Reputation: 4218
I am making a wordpress theme. Normally I have a header file, but I want it to slightly differ from page to page, that is I want it to contain additional text that is different for each page (and is not general, like an article title, but it's like on one page I need a title, on the other a link, etc.)
What is the best practice to do this? Change the text from JavaScript? I don't want to have separate header files, just to somehow change text in a div included in this header file.
Upvotes: 0
Views: 99
Reputation: 977
Does this do something for 'ya?
<?php
if (function_exists('is_tag') && is_tag()) {
single_tag_title("Tag archive fot ""); echo '" - '; }
elseif (is_archive()) {
wp_title(''); echo ' archive - '; }
elseif (!(is_404()) && (is_single()) || (is_page())) {
wp_title(''); echo ' - '; }
elseif (is_404()) {
echo 'Whoops, nothing here! - '; }
if (is_home()) {
bloginfo('name'); echo ' - '; bloginfo('description'); }
else {
bloginfo('name'); }
if ($paged>1) {
echo ' - page '. $paged; }
?>
With conditional tags you can server different stuff for certain pages.
/Paul
Upvotes: 1
Reputation: 5397
This depends on how much change is needed. I am guessing that you can have a function or a different file included in header.php
A very common way to approach this would be to have different header files in your theme. By default you should have a header.php file.
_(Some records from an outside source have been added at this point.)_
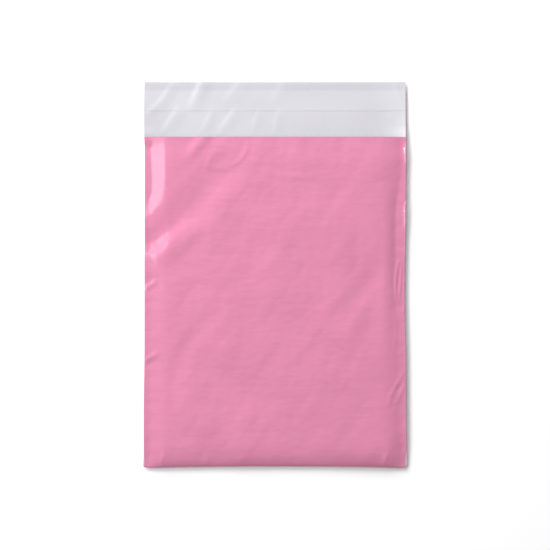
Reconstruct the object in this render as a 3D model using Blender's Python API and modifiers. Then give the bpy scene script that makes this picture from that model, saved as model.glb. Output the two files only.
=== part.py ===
"""Poly mailer bag, lying flat with its flap open.

One sheet of co-extruded film is folded into a J, so that its back ply is longer than its front ply by the flap.
Both side edges are welded by a hot knife, which leaves a sharp seam with no margin, and the mouth is left open.
A band of adhesive lies across the inner face of the flap, under a peel-off release liner.

Axes: +X across the bag, +Y from the bottom fold to the flap's end, +Z up from the surface that it lies on.
The origin is at the middle of the bag's footprint, on that surface.
"""

import math

import bmesh
import bpy

MM = 0.001

# The sheet, as it is cut and folded
BAG_WIDTH = 240 * MM
BODY_LENGTH = 300 * MM
FLAP_LENGTH = 50 * MM
FILM_THICKNESS = 0.08 * MM

# The form that the film takes when the bag lies filled out
BAG_HEIGHT = 8.0 * MM
SEAM_HEIGHT = 3.2 * MM
SIDE_SHOULDER = 20 * MM
BOTTOM_SHOULDER = 12 * MM
MOUTH_SHOULDER = 34 * MM
LIP_DROP = 1.4 * MM
MOUTH_BACK_RISE = 0.3 * MM
SIDE_DRAW_IN = 1.1 * MM
BOTTOM_DRAW_IN = 1.2 * MM
BOTTOM_DRAW_REACH = 40 * MM

# The free flap past the mouth
FLAP_END_MIDDLE_RISE = 0.4 * MM
FLAP_END_EDGE_HEIGHT = 2.4 * MM

# The closure on the flap's inner face
LINER_WIDTH = 18 * MM
LINER_FROM_FLAP_END = 8 * MM
LINER_THICKNESS = 0.06 * MM
ADHESIVE_WIDTH = 12 * MM
ADHESIVE_SIDE_MARGIN = 4 * MM
ADHESIVE_THICKNESS = 0.10 * MM
LAYER_GAP = 0.3 * MM

# How finely the surfaces are divided
SHOULDER_COLUMNS = 5
MIDDLE_COLUMNS = 12
BOTTOM_ROWS = 5
BODY_ROWS = 18
FLAP_ROWS = 5
STRIP_ROWS = 2
WELD_DISTANCE = 0.001 * MM

HALF_WIDTH = BAG_WIDTH / 2
BAG_LENGTH = BODY_LENGTH + FLAP_LENGTH
BOTTOM_Y = -BAG_LENGTH / 2
MOUTH_Y = BOTTOM_Y + BODY_LENGTH
FLAP_END_Y = BAG_LENGTH / 2
INNER_FLOOR = FILM_THICKNESS
INNER_TOP = BAG_HEIGHT - FILM_THICKNESS


def clamp(value):
    return min(1.0, max(0.0, value))


def mix(first, second, share):
    return first + (second - first) * share


def smooth(value):
    t = clamp(value)
    return t * t * (3 - 2 * t)


def slope_in(distance, reach):
    """From 0 at a welded seam to 1 at the end of the shoulder, steepest at the seam."""
    return 1 - (1 - clamp(distance / reach)) ** 2


def round_in(distance, reach):
    """From 0 at a fold to 1 at the end of the shoulder, as a quarter of an ellipse."""
    return math.sqrt(1 - (1 - clamp(distance / reach)) ** 2)


def half_width_at(y):
    """The seams are drawn in a little where the bag is full, and meet its corners at the full width."""
    from_bottom = smooth((y - BOTTOM_Y) / (BODY_LENGTH / 3))
    from_mouth = 0.35 * smooth((y - MOUTH_Y + BODY_LENGTH / 3) / (BODY_LENGTH / 3))
    return HALF_WIDTH - SIDE_DRAW_IN * (from_bottom - from_mouth)


def drawn_up(across, y):
    """The bottom fold is drawn up between its corners, and less so further from the fold."""
    near_fold = 1 - smooth((y - BOTTOM_Y) / BOTTOM_DRAW_REACH)
    return y + BOTTOM_DRAW_IN * near_fold * (1 - abs(across) ** 5)


def fullness(across, y, half):
    """0 at the side seams and at the bottom fold, and 1 where the two plies lie furthest apart."""
    from_side = slope_in((1 - abs(across)) * half, SIDE_SHOULDER)
    return from_side * round_in(y - BOTTOM_Y, BOTTOM_SHOULDER)


def front_height(across, y, half):
    """Inner face of the front ply, which falls a little towards its lip at the mouth."""
    past_shoulder = smooth((y - MOUTH_Y + MOUTH_SHOULDER) / MOUTH_SHOULDER)
    top = INNER_TOP - LIP_DROP * past_shoulder
    return mix(SEAM_HEIGHT, top, fullness(across, y, half))


def back_height(across, y, half):
    """Inner face of the back ply, which lies flat on the surface between the shoulders."""
    past_shoulder = smooth((y - MOUTH_Y + MOUTH_SHOULDER) / MOUTH_SHOULDER)
    floor = INNER_FLOOR + MOUTH_BACK_RISE * past_shoulder
    return mix(SEAM_HEIGHT, floor, fullness(across, y, half))


def flap_height(across, y, half):
    """Inner face of the flap, which keeps the back ply's raised sides and levels out towards its end."""
    past_mouth = smooth((y - MOUTH_Y) / FLAP_LENGTH)
    edge = mix(SEAM_HEIGHT, FLAP_END_EDGE_HEIGHT, past_mouth)
    middle = INNER_FLOOR + MOUTH_BACK_RISE + FLAP_END_MIDDLE_RISE * past_mouth
    reach = mix(SIDE_SHOULDER, HALF_WIDTH, past_mouth)
    return mix(edge, middle, slope_in((1 - abs(across)) * half, reach))


def point_on_ply(height, across, y):
    half = half_width_at(y)
    return (across * half, drawn_up(across, y), height(across, y, half))


def column_stations():
    """Places across the sheet, from -1 to 1, closer together on the two shoulders."""
    shoulder = SIDE_SHOULDER / HALF_WIDTH
    left = [-1 + shoulder * i / SHOULDER_COLUMNS for i in range(SHOULDER_COLUMNS)]
    middle = [
        mix(-1 + shoulder, 1 - shoulder, i / MIDDLE_COLUMNS) for i in range(MIDDLE_COLUMNS + 1)
    ]
    return left + middle + [-place for place in reversed(left)]


def body_row_stations():
    """Places along the bag from the bottom fold to the mouth, closer together around the fold."""
    fold = [
        BOTTOM_Y + BOTTOM_SHOULDER * (1 - math.cos(math.pi / 2 * i / BOTTOM_ROWS))
        for i in range(BOTTOM_ROWS)
    ]
    straight = [
        mix(BOTTOM_Y + BOTTOM_SHOULDER, MOUTH_Y, i / BODY_ROWS) for i in range(BODY_ROWS + 1)
    ]
    return fold + straight


def film_rows():
    """Every row of the sheet in order: down the flap and the back ply, round the fold, and up the front ply."""
    body = body_row_stations()
    flap = [mix(FLAP_END_Y, MOUTH_Y, i / FLAP_ROWS) for i in range(FLAP_ROWS)]
    down = [(flap_height, y) for y in flap] + [(back_height, y) for y in reversed(body)]
    up = [(front_height, y) for y in body[1:]]
    return down + up


def sheet_mesh(name, columns, rows, place):
    """A grid with one vertex for each column and row, each moved to place(column, row)."""
    sheet = bmesh.new()
    grid = bmesh.ops.create_grid(
        sheet, x_segments=len(columns) - 1, y_segments=len(rows) - 1, size=1
    )
    for vertex in grid["verts"]:
        column = round((vertex.co.x + 1) / 2 * (len(columns) - 1))
        row = round((vertex.co.y + 1) / 2 * (len(rows) - 1))
        vertex.co = place(columns[column], rows[row])
    bmesh.ops.remove_doubles(sheet, verts=sheet.verts, dist=WELD_DISTANCE)
    mesh = bpy.data.meshes.new(name)
    sheet.to_mesh(mesh)
    sheet.free()
    return mesh


def finish(name, colour, roughness, transmission=0.0):
    material = bpy.data.materials.new(name)
    material.use_nodes = True
    shader = material.node_tree.nodes["Principled BSDF"]
    shader.inputs["Base Color"].default_value = (*colour, 1)
    shader.inputs["Roughness"].default_value = roughness
    shader.inputs["Metallic"].default_value = 0
    shader.inputs["Transmission Weight"].default_value = transmission
    return material


def add_sheet(collection, mesh, thickness, materials):
    """An object for the sheet, thickened on the side that its faces point to."""
    piece = bpy.data.objects.new(mesh.name, mesh)
    collection.objects.link(piece)
    for material in materials:
        mesh.materials.append(material)
    solidify = piece.modifiers.new("Thickness", "SOLIDIFY")
    solidify.thickness = thickness
    solidify.offset = 1
    solidify.use_even_offset = True
    solidify.material_offset = len(materials) - 1
    mesh.shade_smooth()
    mesh.set_sharp_from_angle(angle=math.radians(40))
    return piece


def make_film_bag(collection):
    """The folded film. Its side seams are where the edges of the two plies meet and merge."""
    pink_face = finish("pink film face", (0.78, 0.28, 0.45), 0.3)
    pale_face = finish("pale inner film face", (0.74, 0.73, 0.78), 0.3)
    mesh = sheet_mesh(
        "film_bag",
        column_stations(),
        film_rows(),
        lambda across, row: point_on_ply(row[0], across, row[1]),
    )
    return add_sheet(collection, mesh, FILM_THICKNESS, [pink_face, pale_face])


def make_strip(collection, name, middle_y, width, side_margin, lift, thickness, material):
    """A band across the flap that follows its inner face, lifted clear of what is under it."""
    low_y = middle_y - width / 2
    rows = [low_y + width * i / STRIP_ROWS for i in range(STRIP_ROWS + 1)]
    share = 1 - side_margin / HALF_WIDTH

    def place(across, y):
        x, along, height = point_on_ply(flap_height, across * share, y)
        return (x, along, height + lift)

    mesh = sheet_mesh(name, column_stations(), rows, place)
    return add_sheet(collection, mesh, thickness, [material])


def make_closure(collection):
    """The adhesive band and, over it, the liner that is peeled off to close the bag."""
    middle_y = FLAP_END_Y - LINER_FROM_FLAP_END - LINER_WIDTH / 2
    make_strip(
        collection,
        "adhesive_strip",
        middle_y,
        ADHESIVE_WIDTH,
        ADHESIVE_SIDE_MARGIN,
        LAYER_GAP,
        ADHESIVE_THICKNESS,
        finish("clear adhesive", (0.85, 0.82, 0.72), 0.2, transmission=0.5),
    )
    make_strip(
        collection,
        "release_liner",
        middle_y,
        LINER_WIDTH,
        0,
        2 * LAYER_GAP + ADHESIVE_THICKNESS,
        LINER_THICKNESS,
        finish("white release liner", (0.80, 0.79, 0.83), 0.4),
    )


def main():
    for thing in list(bpy.data.objects):
        bpy.data.objects.remove(thing, do_unlink=True)
    collection = bpy.data.collections.new("poly mailer bag")
    bpy.context.scene.collection.children.link(collection)
    make_film_bag(collection)
    make_closure(collection)


main()
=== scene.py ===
"""The looks of a poly mailer bag that lies on its back with its flap open.

Run as a script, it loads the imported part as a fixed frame, builds the film, the adhesive band and the
release liner around it, and sets the studio up. Lengths are in metres. +X runs across the bag, +Y from its
bottom fold to the flap's end, and +Z up out of its front.
"""

import math
from typing import NamedTuple

import bmesh
import bpy
import numpy as np
from bpy.props import FloatProperty, FloatVectorProperty, IntProperty, PointerProperty
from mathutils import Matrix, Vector


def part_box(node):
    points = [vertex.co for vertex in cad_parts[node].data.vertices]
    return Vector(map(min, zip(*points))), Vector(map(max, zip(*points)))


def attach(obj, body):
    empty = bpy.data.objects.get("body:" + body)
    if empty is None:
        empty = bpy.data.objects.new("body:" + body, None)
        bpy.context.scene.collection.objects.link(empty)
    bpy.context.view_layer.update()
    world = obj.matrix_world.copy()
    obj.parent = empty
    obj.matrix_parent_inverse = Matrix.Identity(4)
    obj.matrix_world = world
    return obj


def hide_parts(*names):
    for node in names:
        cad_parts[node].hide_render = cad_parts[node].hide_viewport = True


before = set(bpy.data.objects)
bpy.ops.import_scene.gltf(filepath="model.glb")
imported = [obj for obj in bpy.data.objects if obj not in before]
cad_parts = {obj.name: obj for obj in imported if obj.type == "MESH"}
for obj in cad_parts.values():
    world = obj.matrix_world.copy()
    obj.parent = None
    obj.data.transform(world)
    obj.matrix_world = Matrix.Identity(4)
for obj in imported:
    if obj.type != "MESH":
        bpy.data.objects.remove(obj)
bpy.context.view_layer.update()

bl_info = {
    "name": "Poly Mailer Bag",
    "version": (1, 0, 0),
    "blender": (4, 5, 0),
    "location": "3D View > Sidebar > Mailer",
    "description": "Builds a film mailing bag with its flap open, and a studio to show it in",
    "category": "Add Mesh",
}

MM = 0.001

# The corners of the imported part's liner and adhesive band
LINER_LOW, LINER_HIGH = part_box("release_liner")
GLUE_LOW, GLUE_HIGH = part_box("adhesive_strip")
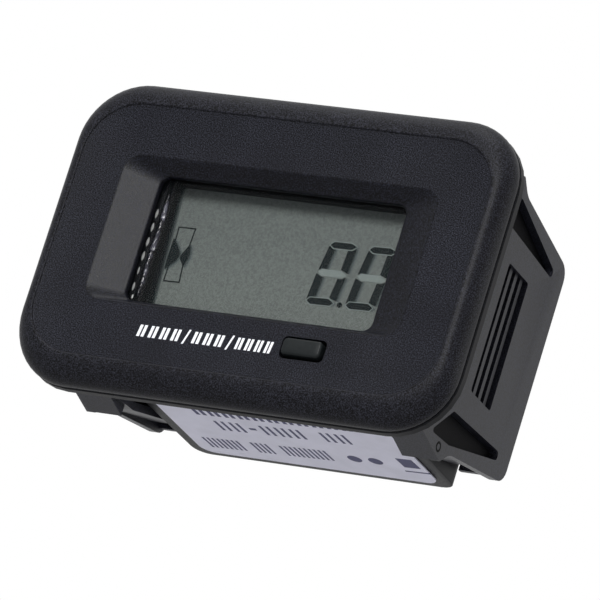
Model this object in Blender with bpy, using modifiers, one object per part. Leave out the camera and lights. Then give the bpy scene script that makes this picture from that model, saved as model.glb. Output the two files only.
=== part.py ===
# Panel-mounted hour meter: domed front bezel, housing with ratchet rails, two slide-on clips,
# liquid crystal display, circuit board, coin cell and a mode button.
# Metres, +Z up, the front faces -Y. The origin is the centre of the face that rests on the panel.
import math

import bpy
import bmesh
from mathutils import Matrix, Vector

for old in list(bpy.data.objects):
    bpy.data.objects.remove(old, do_unlink=True)

# Running gap between touching pieces, and the finer one inside the display stack.
GAP = 0.0003
FINE_GAP = 0.00015

# Front bezel.
BEZEL_WIDTH = 0.052
BEZEL_HEIGHT = 0.035
BEZEL_CORNER = 0.007
BEZEL_DEPTH = 0.0041
BEZEL_RIM = 0.0003
DOME_INSET_SIDE = 0.0016
DOME_INSET_TOP = 0.0028
DOME_CORNER = 0.006
DOME_STEPS = 6
FACE_STEP = 0.0002
FACE_STEP_INSET = 0.00018

# Flange of the housing, behind the parting groove.
FLANGE_THICKNESS = 0.0011

# Sloped recess round the display window, and the window itself.
RECESS_SLOPE = 0.0039
RECESS_TOP = 0.0086
RECESS_BOTTOM = 0.00795
RECESS_CORNER = 0.0019
WINDOW_MARGIN = 0.0014
WINDOW_HEIGHT = 0.0144
WINDOW_CORNER = 0.0011
WINDOW_EDGE_DEPTH = 0.0017
WINDOW_LIP = 0.0005

# Lens, clamped between bezel and housing.
LENS_OVERLAP_SIDE = 0.0004
LENS_OVERLAP_TOP = 0.0007
LENS_THICKNESS = 0.001

# Housing box.
BODY_WIDTH = 0.0322
BODY_HEIGHT = 0.0273
BODY_LENGTH = 0.0244
BODY_TAPER = 0.0002
BODY_REAR_CORNER = 0.0019
BODY_EDGE = 0.0005
BODY_WALL = 0.0014

# T-section ratchet rail on each side of the housing.
RAIL_HEIGHT = 0.0188
RAIL_STEM_HEIGHT = 0.0160
RAIL_REACH = 0.0027
RAIL_HEAD = 0.0013
RAIL_START = 0.0026
RAIL_END = 0.0215
TOOTH_PITCH = 0.00142
TOOTH_GROOVE = 0.00076
TOOTH_DEPTH = 0.0010
FIRST_GROOVE = 0.00342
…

You could also create files like header-name.php and use the optional parameter for the get_header function.
In your themes the header file is included by using the get_header function but usually with no parameter. But if you use it like this:
get_header('name');
the custom file header-name.php will be used. You could as well use different pages templates (see this) for some sections and each could include a different header file using the method described above.